Decode the Most Important Scientific Terms and Numbers
Scientific environmental reports become much easier once you learn a small vocabulary of recurring terms. Concentration tells you how much of a pollutant is present, often in parts per million, parts per billion, milligrams per liter, or micrograms per cubic meter. Exposure describes contact over time, which matters because health risk depends on dose and duration, not just one reading. Emissions are releases at the source; ambient levels are what is measured in the surrounding environment. Hazard means something has the potential to cause harm; risk combines that hazard with the likelihood and intensity of exposure. Baseline is the starting reference point for comparison. Scenario is a structured set of assumptions used for modeling possible futures.
Pay attention to units and scale. Confusion often comes from comparing unlike measures. Carbon dioxide may be reported in metric tons, while methane may be converted into carbon dioxide equivalent using a selected global warming potential over 20 or 100 years. Water contamination may appear in micrograms per liter, which is numerically equivalent to parts per billion for dilute water solutions. Land use change may be shown in hectares, acres, square kilometers, or percentages. A number without a unit is almost useless. A unit without context is not much better.

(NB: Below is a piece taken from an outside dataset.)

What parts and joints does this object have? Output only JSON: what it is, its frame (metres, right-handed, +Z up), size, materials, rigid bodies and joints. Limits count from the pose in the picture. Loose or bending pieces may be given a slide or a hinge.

| Term | What it means in plain language | What to check |
|---|---|---|
| Confidence | How strongly the authors believe the finding is supported | Whether confidence reflects data quality, agreement, or both |
| Significant | A statistical result unlikely to be due to random chance alone | Whether the effect size is actually important in real life |
| Model | A simplified representation of reality used to estimate outcomes | Inputs, assumptions, validation, and scenario sensitivity |
| Threshold | A level above or below which action or concern increases | Whether it is a legal standard, health guideline, or internal target |
| Anomaly | A difference from a long-term average | The baseline period used for comparison |
When numbers look dramatic, normalize them. A report that says plastic waste rose by 40 percent sounds alarming, but the interpretation changes if the increase was from 10 to 14 tons in a small pilot region versus from 10,000 to 14,000 tons nationally. Similarly, a contaminant detected at twice the previous level may still remain below the regulatory limit, though that does not automatically mean no concern. Trends, thresholds, and context should always be read together.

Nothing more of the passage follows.